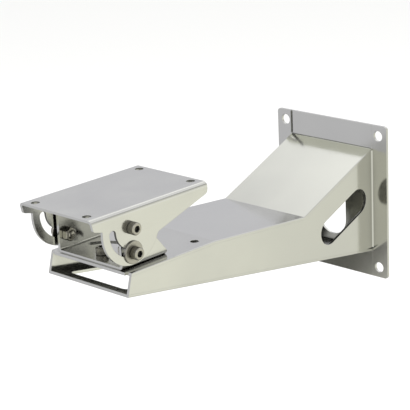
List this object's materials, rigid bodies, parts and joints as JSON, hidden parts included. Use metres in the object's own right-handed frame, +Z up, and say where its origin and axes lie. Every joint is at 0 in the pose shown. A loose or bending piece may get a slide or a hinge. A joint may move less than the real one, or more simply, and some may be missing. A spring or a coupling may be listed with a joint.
{
  "type": "camera wall bracket",
  "caption": "Wall bracket for a security camera: a tapered box arm of welded steel sheet with wall flange, cable openings and a clamped pan and tilt head.",
  "frame": {"origin": "centre of the four wall bolt holes, on the wall plane", "axes": "+Y into the wall, so the arm reaches towards -Y; +Z up; +X to the right seen from in front of the wall"},
  "size_m": [0.16, 0.4242, 0.18],
  "materials": {
    "sheet": "bright stainless sheet, almost mirror smooth",
    "fastener": "plain stainless fasteners"
  },
  "bodies": {
    "arm": {"back_plate": "sheet", "bottom_cover": "sheet", "pan_lock_nut": "fastener", "pan_lock_screw": "fastener", "pan_nut": "fastener", "pan_screw": "fastener", "side_wall_left": "sheet", "side_wall_right": "sheet", "top_strip": "sheet"},
    "pan": {"pan_bracket": "sheet", "lock_nut_left": "fastener", "lock_nut_right": "fastener", "lock_screw_left": "fastener", "lock_screw_right": "fastener", "pivot_nut_left": "fastener", "pivot_nut_right": "fastener", "pivot_screw_left": "fastener", "pivot_screw_right": "fastener"},
    "tilt": {"tilt_bracket": "sheet"}
  },
  "joints": [
    {"name": "pan_hinge", "type": "hinge", "parent": "arm", "child": "pan", "pos_m": [0, -0.3655, 0.0246], "axis": [0, 0, 1], "range_deg": [-60, 60]},
    {"name": "tilt_hinge", "type": "hinge", "parent": "pan", "child": "tilt", "pos_m": [0, -0.3722, 0.0677], "axis": [1, 0, 0], "range_deg": [-15, 65]}
  ]
}
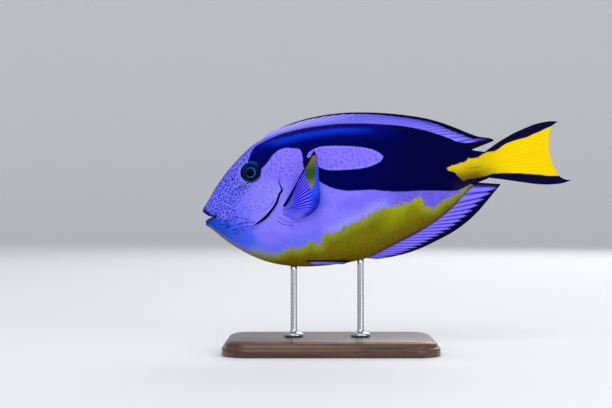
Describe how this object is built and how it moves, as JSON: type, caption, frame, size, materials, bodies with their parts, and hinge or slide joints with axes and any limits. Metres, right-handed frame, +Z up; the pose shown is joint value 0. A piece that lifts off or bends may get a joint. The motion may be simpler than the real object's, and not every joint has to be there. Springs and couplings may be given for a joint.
{
  "type": "regal blue tang display model",
  "caption": "Life-size still model of a deep-bodied violet-blue reef fish with dark markings and a yellow tail, held nose-down on two rods over a flat base.",
  "frame": {"origin": "on the floor, under the middle of the whole model's length and width", "axes": "+X towards the tail (the nose points along -X, pitched down), +Y towards the fish's right side, +Z up"},
  "size_m": [0.2214, 0.078, 0.1438],
  "materials": {
    "skin_blue": "satin, moist skin",
    "fin_violet": "satin fin membrane over rays",
    "tail_yellow": "satin fin membrane over rays",
    "eye_dark": "polished, wet",
    "scalpel_pale": "smooth",
    "base_wood": "dark, satin varnish",
    "rod_steel": "brushed"
  },
  "bodies": {
    "root": {"head": "skin_blue", "trunk": "skin_blue", "tail_stalk": "skin_blue", "dorsal_fin": "fin_violet", "anal_fin": "fin_violet", "caudal_fin": "tail_yellow", "pectoral_fin_left": "fin_violet", "pectoral_fin_right": "fin_violet", "pelvic_fin_left": "fin_violet", "pelvic_fin_right": "fin_violet", "eye_left": "eye_dark", "eye_right": "eye_dark", "scalpel_left": "scalpel_pale", "scalpel_right": "scalpel_pale", "stand_base": "base_wood", "stand_rod_front": "rod_steel", "stand_rod_rear": "rod_steel"}
  },
  "joints": []
}
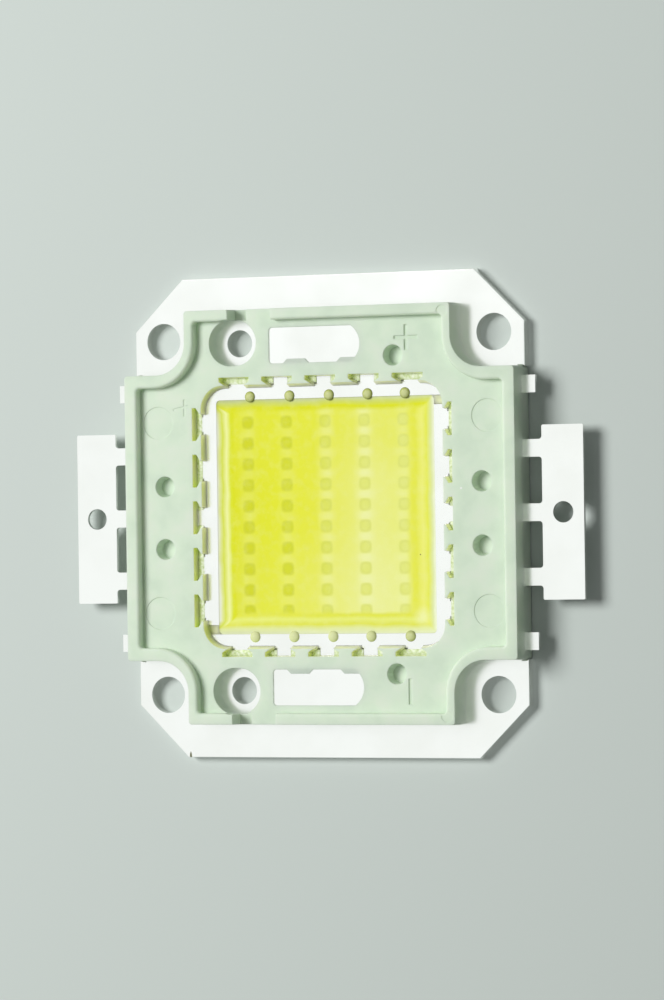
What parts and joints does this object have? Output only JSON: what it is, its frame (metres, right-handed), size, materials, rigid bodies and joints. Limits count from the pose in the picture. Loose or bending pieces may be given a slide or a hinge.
════════════════════
## [Problem details]
Repeat all the entries word for word.

## [Answer to this problem]
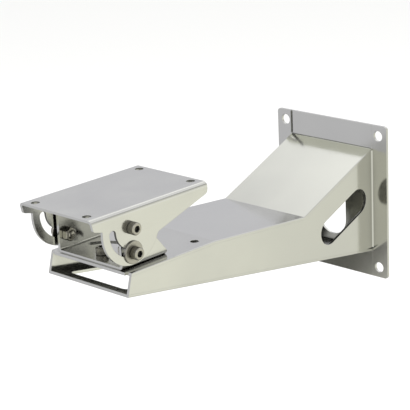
List this object's materials, rigid bodies, parts and joints as JSON, hidden parts included. Use metres in the object's own right-handed frame, +Z up, and say where its origin and axes lie. Every joint is at 0 in the pose shown. A loose or bending piece may get a slide or a hinge. A joint may move less than the real one, or more simply, and some may be missing. A spring or a coupling may be listed with a joint.
{
  "type": "camera wall bracket",
  "caption": "Wall bracket for a security camera: a tapered box arm of welded steel sheet with wall flange, cable openings and a clamped pan and tilt head.",
  "frame": {"origin": "centre of the four wall bolt holes, on the wall plane", "axes": "+Y into the wall, so the arm reaches towards -Y; +Z up; +X to the right seen from in front of the wall"},
  "size_m": [0.16, 0.4242, 0.18],
  "materials": {
    "sheet": "bright stainless sheet, almost mirror smooth",
    "fastener": "plain stainless fasteners"
  },
  "bodies": {
    "arm": {"back_plate": "sheet", "bottom_cover": "sheet", "pan_lock_nut": "fastener", "pan_lock_screw": "fastener", "pan_nut": "fastener", "pan_screw": "fastener", "side_wall_left": "sheet", "side_wall_right": "sheet", "top_strip": "sheet"},
    "pan": {"pan_bracket": "sheet", "lock_nut_left": "fastener", "lock_nut_right": "fastener", "lock_screw_left": "fastener", "lock_screw_right": "fastener", "pivot_nut_left": "fastener", "pivot_nut_right": "fastener", "pivot_screw_left": "fastener", "pivot_screw_right": "fastener"},
    "tilt": {"tilt_bracket": "sheet"}
  },
  "joints": [
    {"name": "pan_hinge", "type": "hinge", "parent": "arm", "child": "pan", "pos_m": [0, -0.3655, 0.0246], "axis": [0, 0, 1], "range_deg": [-60, 60]},
    {"name": "tilt_hinge", "type": "hinge", "parent": "pan", "child": "tilt", "pos_m": [0, -0.3722, 0.0677], "axis": [1, 0, 0], "range_deg": [-15, 65]}
  ]
}
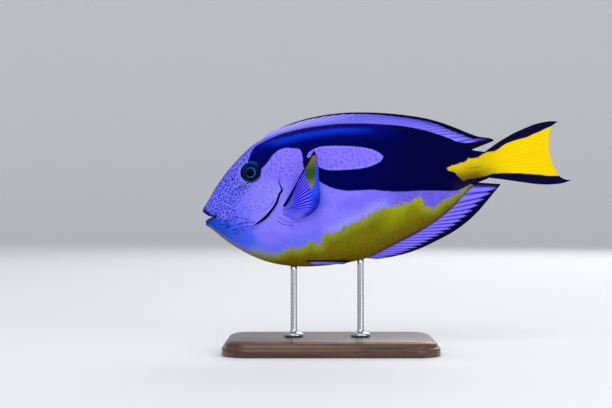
Describe how this object is built and how it moves, as JSON: type, caption, frame, size, materials, bodies with their parts, and hinge or slide joints with axes and any limits. Metres, right-handed frame, +Z up; the pose shown is joint value 0. A piece that lifts off or bends may get a joint. The motion may be simpler than the real object's, and not every joint has to be there. Springs and couplings may be given for a joint.
{
  "type": "regal blue tang display model",
  "caption": "Life-size still model of a deep-bodied violet-blue reef fish with dark markings and a yellow tail, held nose-down on two rods over a flat base.",
  "frame": {"origin": "on the floor, under the middle of the whole model's length and width", "axes": "+X towards the tail (the nose points along -X, pitched down), +Y towards the fish's right side, +Z up"},
  "size_m": [0.2214, 0.078, 0.1438],
  "materials": {
    "skin_blue": "satin, moist skin",
    "fin_violet": "satin fin membrane over rays",
    "tail_yellow": "satin fin membrane over rays",
    "eye_dark": "polished, wet",
    "scalpel_pale": "smooth",
    "base_wood": "dark, satin varnish",
    "rod_steel": "brushed"
  },
  "bodies": {
    "root": {"head": "skin_blue", "trunk": "skin_blue", "tail_stalk": "skin_blue", "dorsal_fin": "fin_violet", "anal_fin": "fin_violet", "caudal_fin": "tail_yellow", "pectoral_fin_left": "fin_violet", "pectoral_fin_right": "fin_violet", "pelvic_fin_left": "fin_violet", "pelvic_fin_right": "fin_violet", "eye_left": "eye_dark", "eye_right": "eye_dark", "scalpel_left": "scalpel_pale", "scalpel_right": "scalpel_pale", "stand_base": "base_wood", "stand_rod_front": "rod_steel", "stand_rod_rear": "rod_steel"}
  },
  "joints": []
}
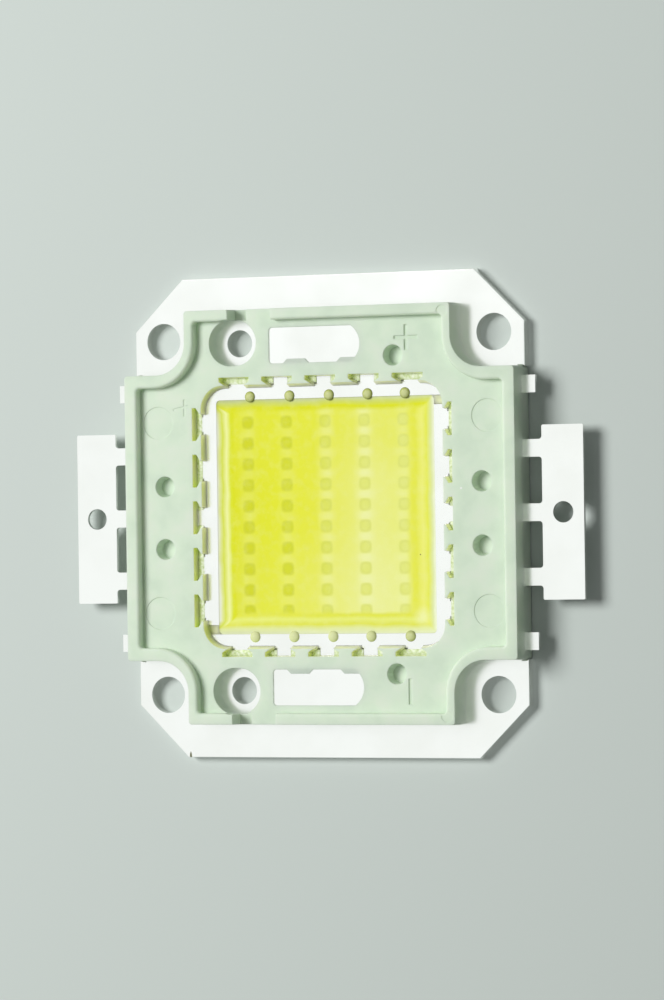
What parts and joints does this object have? Output only JSON: what it is, its frame (metres, right-handed), size, materials, rigid bodies and joints. Limits count from the pose in the picture. Loose or bending pieces may be given a slide or a hinge.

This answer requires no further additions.